The Persian army poured south. Boeotia was overrun, and Athens itself was captured and burned — its population having evacuated by sea. But the strategic picture was shifting. At Salamis in late 480 BC, the Greek fleet under Themistocles lured the Persian navy into the narrow straits between the island and the mainland and destroyed it in a catastrophic engagement. Xerxes, watching from a golden throne on the shore, saw his naval power shattered. Fearful of being cut off from Asia, he withdrew with much of his army, leaving his general Mardonius to continue the campaign.
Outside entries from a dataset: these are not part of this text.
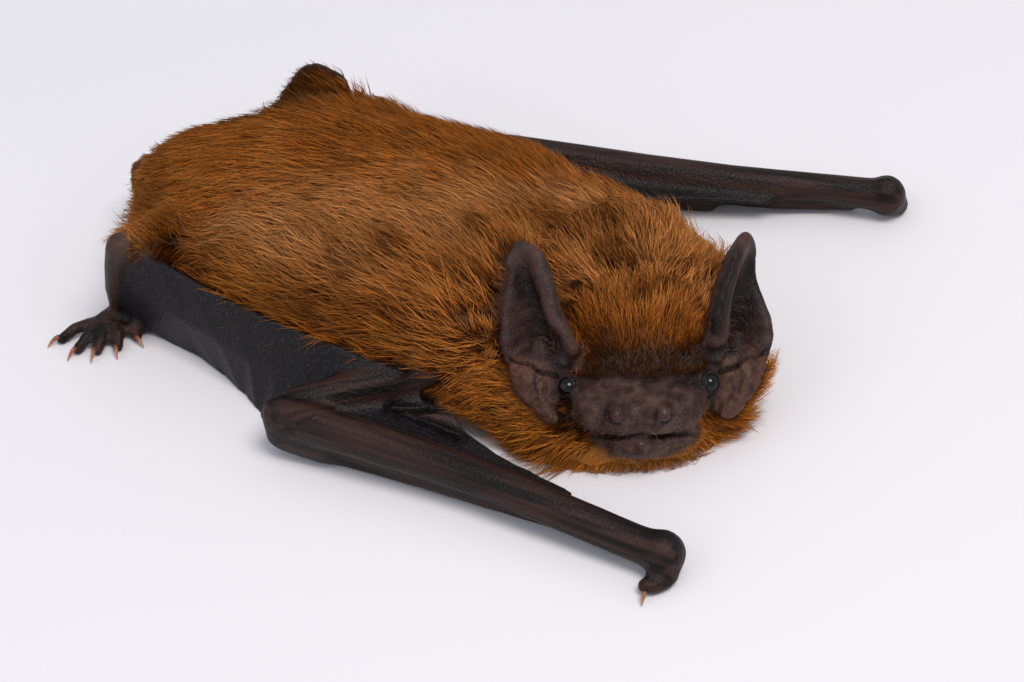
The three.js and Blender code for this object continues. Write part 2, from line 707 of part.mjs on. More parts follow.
// The record's origin: the middle of the whole bat, seen from above, on the floor.
const middle = new THREE.Box3().setFromObject(bat, true).getCenter(new THREE.Vector3());
bat.position.set(-middle.x, -middle.y, 0);

export default new THREE.Group().add(bat);
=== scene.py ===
"""A small brown bat lying on its belly with folded wings: its skin, coat, eyes and claws, at life size."""

import math

import bpy
import bmesh
import numpy as np
from mathutils import Matrix, Vector
from mathutils.bvhtree import BVHTree
from mathutils.kdtree import KDTree


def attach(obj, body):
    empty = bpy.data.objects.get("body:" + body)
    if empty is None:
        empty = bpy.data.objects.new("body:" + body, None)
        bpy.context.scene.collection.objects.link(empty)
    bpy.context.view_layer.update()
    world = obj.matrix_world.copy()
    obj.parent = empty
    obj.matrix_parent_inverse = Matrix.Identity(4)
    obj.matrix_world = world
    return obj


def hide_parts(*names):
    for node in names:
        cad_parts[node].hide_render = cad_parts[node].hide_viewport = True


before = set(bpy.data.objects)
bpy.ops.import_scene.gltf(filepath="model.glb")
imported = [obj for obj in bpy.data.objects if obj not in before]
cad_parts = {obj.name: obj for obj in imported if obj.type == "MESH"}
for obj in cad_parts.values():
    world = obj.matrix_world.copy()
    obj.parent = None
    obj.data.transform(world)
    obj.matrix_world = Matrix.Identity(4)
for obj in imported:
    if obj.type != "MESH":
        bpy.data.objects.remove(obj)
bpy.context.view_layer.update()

# Shapes are worked out in millimetres, on arrays of points, and turned to metres when a piece is made.
MM = 0.001
RNG = np.random.default_rng(7)
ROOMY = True

# ---- Sizes, mm ----

GROWN = 0.3  # how far each solid is swelled so that the gaps between them close
SKIN_VOXEL = 0.25
LOW_VOXEL = 0.7  # the plain copy of the skin that the hairs are rooted on
LEVEL = np.array([1, 1, 0])  # leaves out the height of a place
HEAD_LIFT = 17  # degrees, nose up
EYE_PLACE = np.array([6.65, 5.75, 2.5])  # left eye from the tip of the nose: out, back and up
EYE_RADIUS = 1.05
FLOOR_CLEARANCE = 0.03
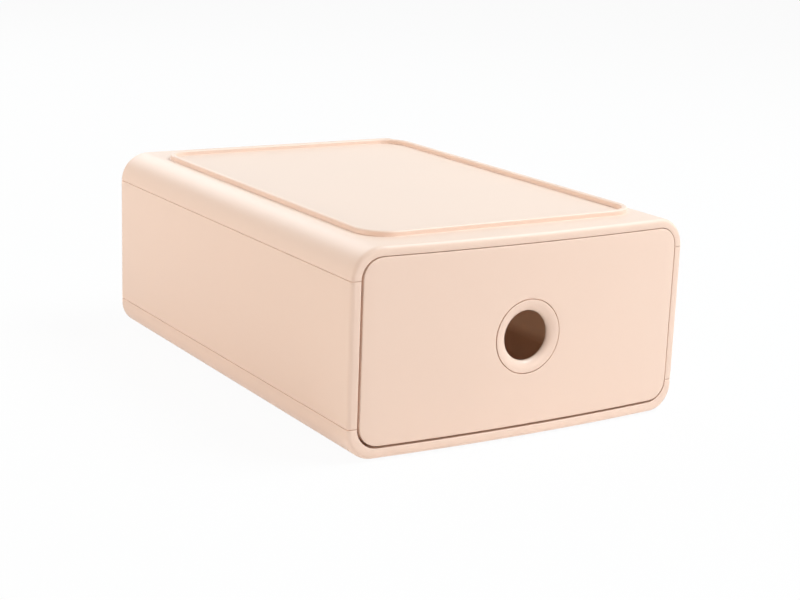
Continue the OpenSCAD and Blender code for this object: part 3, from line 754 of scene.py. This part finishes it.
def softbox(name, where, size, watts, colour, aim=(0, 0, 0.05)):
    """A rectangular lamp that points at the middle of the box."""
    light = bpy.data.lights.new(name, "AREA")
    light.shape, light.size, light.size_y, light.energy, light.color = "RECTANGLE", *size, watts, colour
    lamp = bpy.data.objects.new(name, light)
    bpy.context.scene.collection.objects.link(lamp)
    lamp.location = where
    lamp.rotation_euler = (Vector(aim) - Vector(where)).to_track_quat("-Z", "Y").to_euler()


def camera(place, turn, down, roll, lens_mm):
    """Stands at a place and looks ahead along +Y, turned right, then down, then rolled, all in degrees."""
    turn, down, roll = (math.radians(v) for v in (turn, down, roll))
    ahead = Vector((math.sin(turn) * math.cos(down), math.cos(turn) * math.cos(down), -math.sin(down)))
    right = Vector((math.cos(turn), -math.sin(turn), 0))
    up = right.cross(ahead)
    across = right * math.cos(roll) + up * math.sin(roll)
    above = up * math.cos(roll) - right * math.sin(roll)
    lens = bpy.data.cameras.new("view")
    lens.sensor_width, lens.lens, lens.clip_start, lens.clip_end = 36.0, lens_mm, 0.01, 50.0
    eye = bpy.data.objects.new("view", lens)
    bpy.context.scene.collection.objects.link(eye)
    rows = [(across[i], above[i], -ahead[i], place[i]) for i in range(3)]
    eye.matrix_world = Matrix(rows + [(0, 0, 0, 1)])
    bpy.context.scene.camera = eye


studio_floor()
studio_world(0.1)
# Each lamp's place and size in metres, its watts and its tint
softbox("left_low", (-1.556, 0.274, 0.300), (1.0, 0.5), 10.2, (1.0, 0.86, 0.75))
softbox("left_back", (-1.196, 1.196, 0.666), (1.0, 1.0), 4.1, (1.0, 0.94, 0.84))
softbox("front_low", (0.241, -1.368, 0.221), (1.2, 0.35), 5.9, (1.0, 0.82, 0.73))
softbox("right_high", (0.894, -0.516, 1.524), (1.0, 1.0), 33.0, (0.85, 0.955, 1.0))
softbox("back", (0.0, 1.474, 1.082), (1.0, 1.0), 8.9, (0.87, 0.95, 1.0))
camera((-0.434798, -0.712928, 0.249456), turn=32.0175, down=14.4023, roll=2.1089, lens_mm=75.8385)
bpy.context.scene.view_settings.view_transform = "Standard"
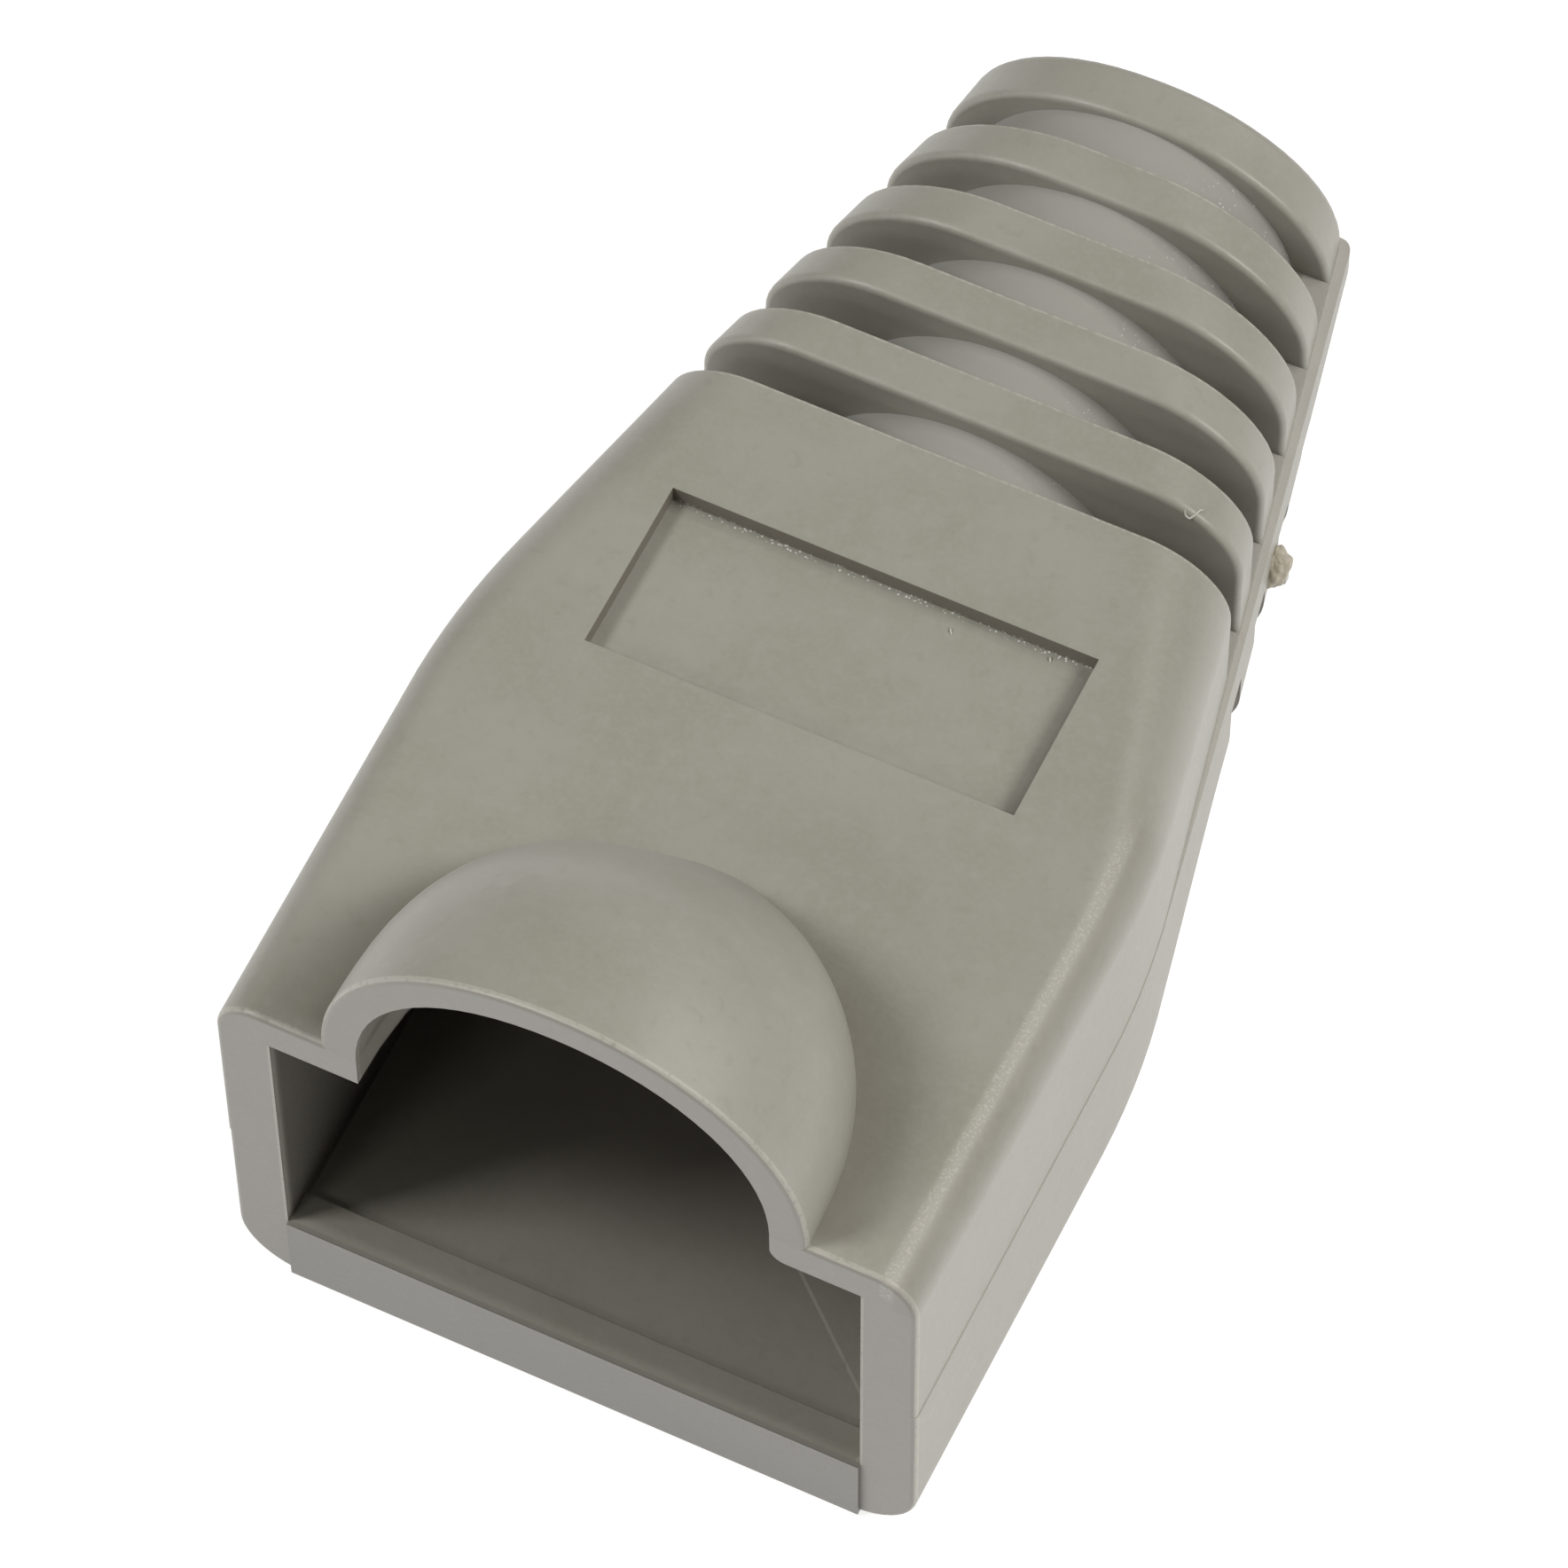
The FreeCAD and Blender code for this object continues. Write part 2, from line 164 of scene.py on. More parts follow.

The following year, 479 BC, a Greek land army decisively defeated Mardonius and his forces at the Battle of Plataea, effectively ending the second Persian invasion. The twin disasters at Salamis and Plataea confirmed what Thermopylae had suggested — that Greek resistance, however costly, was capable of defeating the Persian colossus.
The primary ancient account of these events comes from Herodotus, the Greek historian who conducted interviews with survivors and their descendants, traveling widely to gather testimony. The Sicilian historian Diodorus Siculus, writing in the 1st century BC in his Bibliotheca historica, also covered the Greco-Persian Wars, drawing partly on the earlier historian Ephorus and largely confirming Herodotus.
The legacy of Thermopylae is difficult to overstate. The battle became the defining symbol of sacrifice in the Greek world almost immediately. An epitaph composed for the Spartan dead, attributed to the poet Simonides, was inscribed near the pass: "Go, tell the Spartans, stranger passing by, that here, obedient to their laws, we lie." The phrase captured something essential — that these men did not die in futile stubbornness but in conscious obedience to a higher code.
For centuries afterward, Thermopylae served as the foundational example of a small force using terrain, discipline, and tactical intelligence to resist overwhelming numbers. Military analysts from antiquity to the present have studied it as a case study in the use of terrain as a force multiplier. And in a broader cultural sense, the word "Thermopylae" became synonymous with a last stand taken on principle — a template that has been invoked from antiquity to modernity whenever a smaller force defies a larger one at catastrophic personal cost.